I still see the emphasis on the social in university courses I observe. Teachers still want to be praised and adored. I'm still the person, even as an observer, who will instead express my actual thoughts, opinions, and current research findings.
Social skills would have been valuable. I still need them and don't have them.
I remember that Wenn Lawson had very similar comments especially during his high school days, Scott.
ReplyDeleteI think to myself - what were those people on [the staff, I mean]?
"The student who can feign admiration for a teacher or professor? She does well, for some reason. Teaching assistants at the university particularly seemed to be swayed by adoration. "
And they feel not very much above the students and probably got their Teaching Assistance jobs through good social skills. The warm fuzzies involved!
Were they trying to get you to react and change with those words? Have just read Gavin Bollard on Asperger's and pain - the latter of which you would know a lot about.
"I'm the type of person to fight back to prove someone wrong, but what about all the other first-generation students who didn't attend the best high schools or have extra preparation?
I lacked the social charm to offset my struggles.
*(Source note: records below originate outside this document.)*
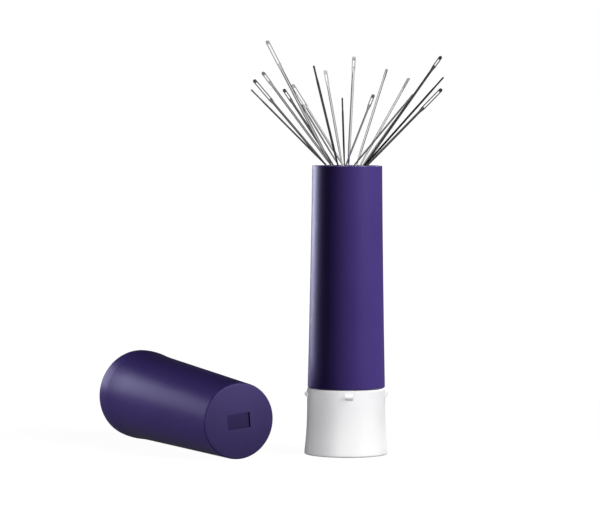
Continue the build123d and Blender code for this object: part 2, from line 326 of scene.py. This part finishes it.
def whitePlastic(name, tone=1.0):
    material, finish = newMaterial(name)
    where = finish.onObject()
    cloud = finish.noise(where, white["cloud"], 3.0)
    grain = finish.noise(where, white["grain"])
    footRub = (finish.step(finish.height(where), *white["rubHeights"])
               * finish.step(finish.noise(where, white["rub"], 3.0), *white["rubLevels"]))
    skin = finish.blend(toned(white["shade"], tone), toned(white["colour"], tone),
                        finish.step(cloud, *white["cloudLevels"]))
    skin = finish.blend(skin, white["rubbed"], footRub * white["rubShare"])
    surface(finish, {
        "Base Color": skin,
        "Roughness": (white["roughness"] + (cloud - 0.5) * white["cloudGloss"]
                      + (grain - 0.5) * white["grainGloss"]),
        "IOR": white["index"],
        "Subsurface Weight": white["softness"],
        "Subsurface Scale": white["softDepth"],
        "Subsurface Radius": (1.0, 1.0, 1.0),
        "Normal": finish.bump(grain, white["grainStrength"], white["grainHeight"]),
    })
    return material


# Bright nickel on the magnet

nickel = {
    "colour": linear(198, 194, 186),
    "dull": linear(160, 156, 150),
    "cloud": 420.0,
    "cloudLevels": (0.3, 0.6),
    "cloudGloss": 0.10,
    "turning": 900.0,
    "turningLength": 14.0,     # the fine lines run round the rim
    "turningGloss": 0.06,
    "turningStrength": 0.05,
    "turningHeight": 0.00002,
    "roughness": 0.26,
}


def magnetCoat(name):
    material, finish = newMaterial(name)
    where = finish.onObject()
    cloud = finish.noise(where, nickel["cloud"], 3.0, 0.6)
    turned = finish.noise(finish.stretch(where, nickel["turningLength"]), nickel["turning"], 3.0, 0.6)
    surface(finish, {
        "Base Color": finish.blend(nickel["dull"], nickel["colour"],
                                   finish.step(cloud, *nickel["cloudLevels"])),
        "Metallic": 1.0,
        "Roughness": (nickel["roughness"] + (cloud - 0.5) * nickel["cloudGloss"]
                      + (turned - 0.5) * nickel["turningGloss"]),
        "Normal": finish.bump(turned, nickel["turningStrength"], nickel["turningHeight"]),
    })
    return material


# Needle steel: nickel plated, drawn lengthwise, duller inside the eye. Each needle's tone, from dark to
# light, is painted reflection, and the darker eye and crown are painted shade

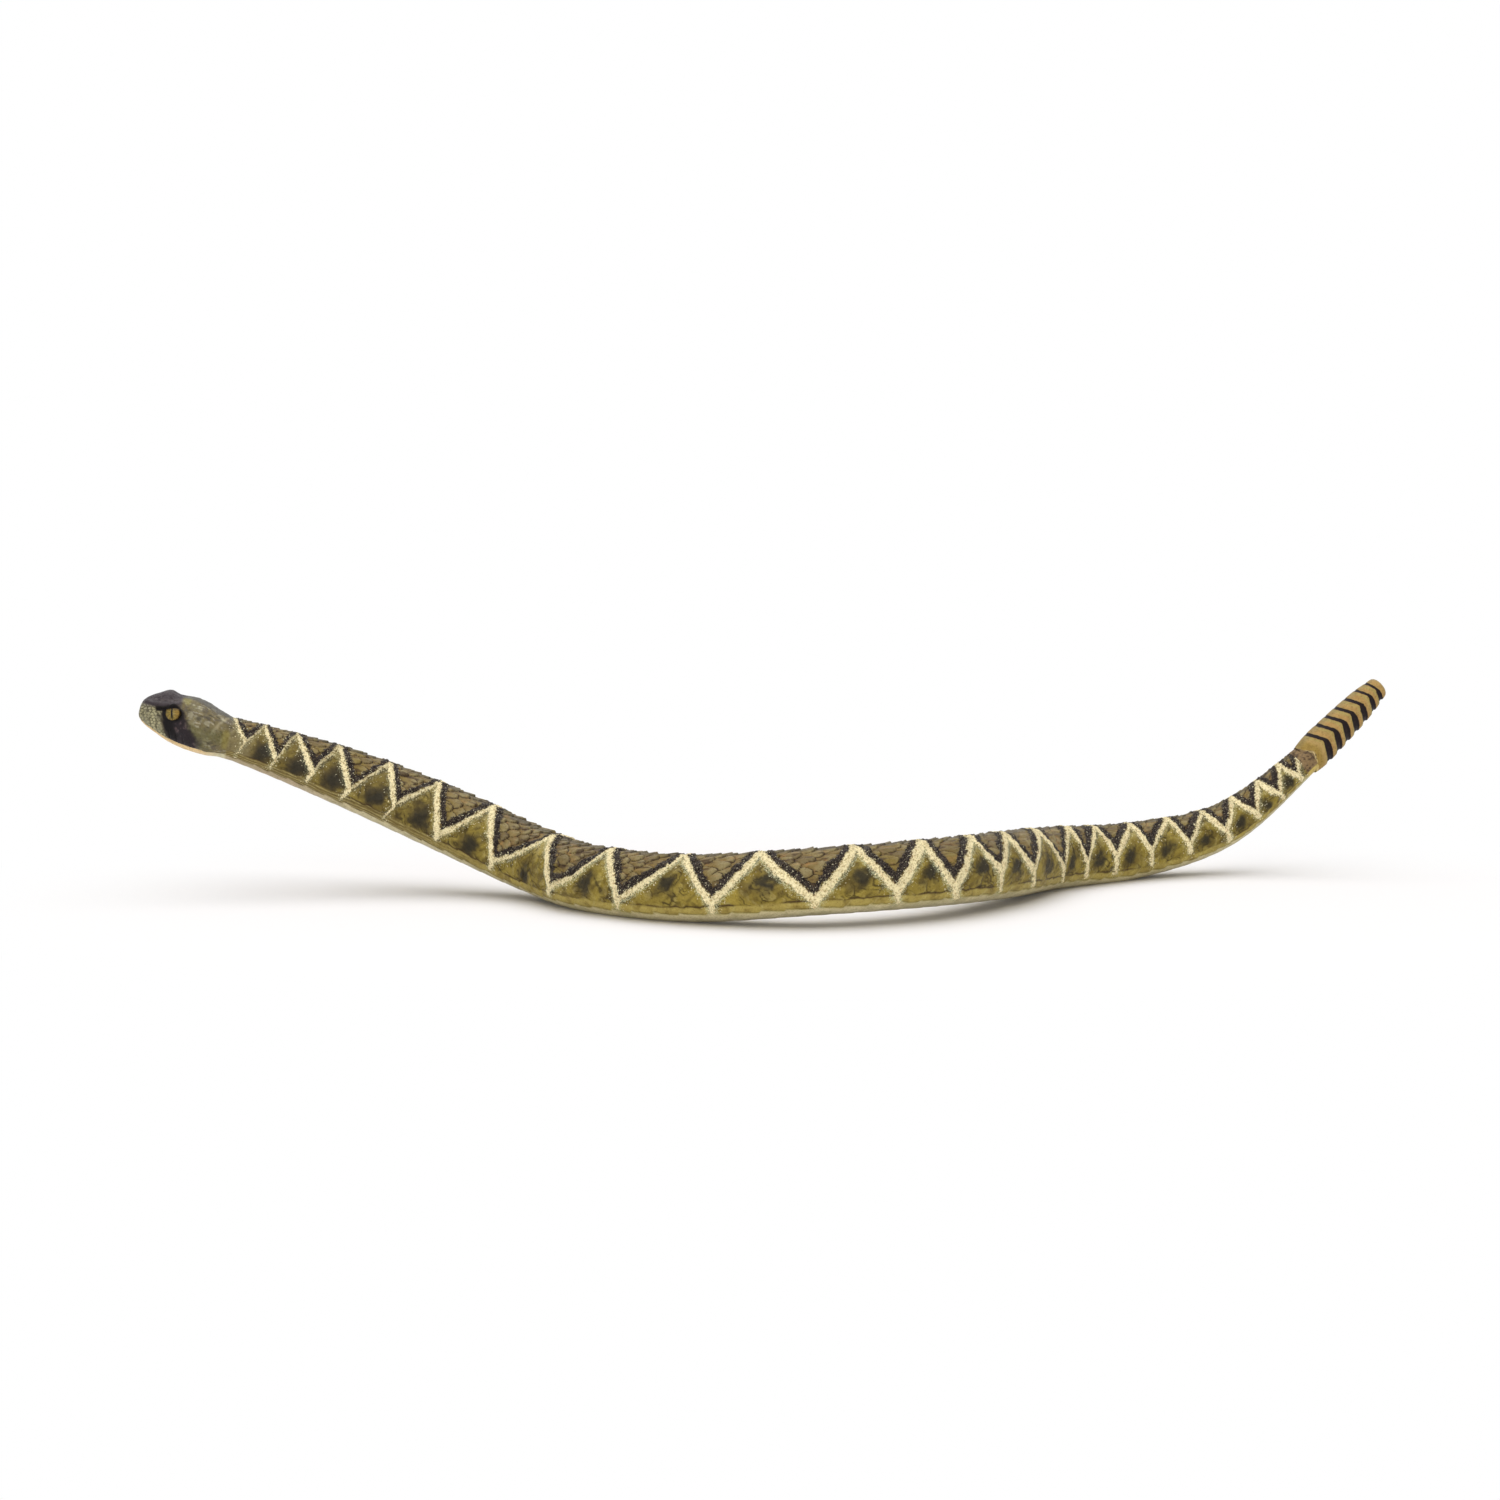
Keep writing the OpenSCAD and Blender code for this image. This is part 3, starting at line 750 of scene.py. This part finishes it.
head_tone = coats(
    TEMPLE,
    (TEMPLE_PALE, 0.6 * smooth(head_owner + 0.3 * fine, 0.62, 0.95)),
    (TEMPLE_OLIVE, 0.6 * smooth(wobble + 0.4 * streak, 0.0, 0.7)),
    (STREAK_PALE, 0.75 * smooth(streak + 0.4 * fine, 0.25, 0.8)),
    (STREAK_DARK, 0.75 * smooth(-streak + 0.4 * ripple, 0.25, 0.8)),
    (SMUDGE, 0.75 * fade(stroke((13.6, 0.6), (9.5, -2.6)), 0.6, 2.6) * (drop > 50)),
    (TEMPLE_BROWN, 0.6 * smooth(1 - head_owner + 0.3 * fine, 0.68, 0.95)),
    # Painted shade in the grooves between the head's small scales
    (TEMPLE_GROOVE_SHADE, 0.35 * fade(head_border, 0.03, 0.18)),
    (JAW_OLIVE, 0.6 * fade(stroke((12, 0.5), (4, 0.2)), 0.5, 2.8) * (drop > 60)),
    (MUSTARD, 0.7 * fade(stroke((2.2, 1.5), (1.6, -1.5)), 0.4, 1.8) * (drop > 45)),
    (CROWN_SPOT, 0.75 * fade(stroke((16.0, 7.4), (14.8, 7.6)), 0.4, 1.2) * (drop > 12)),
    (lip, front),
    (cheek, fade(stroke((16.4, 1.0), (11.9, -4.6)) + 0.5 * fine, 2.6, 4.0)),
    (EYE_BLACK, 0.9 * fade(stroke((18.8, 0.8), (16.6, -2.4)) + 0.3 * fine, 0.4, 2.4)),
    # Painted shade darkens the top of the head along its middle
    (CROWN_TOP_SHADE, 0.7 * fade(drop + 6 * ripple, 12, 26)),
    (crown_tone, crown_zone),
    (NAPE_ARC, 0.55 * nape_arc),
    # Painted shadow under the brow's edge in front of the eye
    (EYE_BLACK, 0.95 * fade(stroke((22.4, 3.3), (18.5, 4.6)), 0.2, 0.75) * (drop > 40)),
    (EYE_BLACK, fade(eye_edge + 0.12 * ripple, 1.2, 1.6)),
    # Painted shade inside the pit and the nostril
    (EYE_BLACK, 0.4 * pit),
    (EYE_BLACK, 0.4 * smooth(nostril, 0.3, 0.8)),
    (jaw, smooth(drop - seam, -1.5, 1.0)))

# Tail end: a brown patch with a cream border before the rattle
TAIL_BROWN = (136, 112, 78)
TAIL_DARK = (78, 62, 48)
TAIL_BORDER = (196, 172, 96)
tail_tone = mixed(TAIL_BROWN, TAIL_DARK, smooth(fine + grit, -0.3, 0.8))
patch = smooth(s + 0.3 * ripple, body_end - 4.4, body_end - 4.0)
paint = coats(
    paint,
    (head_tone, smooth(u, 0.6, 1.8)),
    (tail_tone, patch * fade(drop, 112, 120)),
    (TAIL_BORDER, patch * smooth(drop, 112, 120)))

# The strokes stop before the rattle and the head
NO_STROKE = 9
before_rattle = smooth(s, body_end - 3.8, body_end - 3.4)
cream = cream + NO_STROKE * before_rattle + NO_STROKE * smooth(u, 2.8, 4.0)
dark = dark + NO_STROKE * before_rattle + NO_STROKE * smooth(u, 1.2, 2.2)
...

Had I been more charming, I imagine professors or TAs or someone offering assistance. Maybe, if I had been more aware of how things work, I would have located an academic support office. Something. I'm not sure what existed in the 1980s. "
This was before the Americans with Disabilities Act? And you weren't in Minnesota until the early 2000s - that was a pioneering state. And pre-Lanterman California was not a nice place either.
You might have ended up running rings and supporting everybody in that office - especially if it were like Purdue.
And Carol Gray wrote about the dangers of praise and adoration especially the more overt sort and she told special education teachers to "lose the perkiness" by the late 1980s and the Jenison Schools Transition Grant. It is a formidable tool in 2017, believe me!
And you're doing right when it comes to clutter - throwing away the things which never gave you or anyone joy except the joy of malice and ignorance.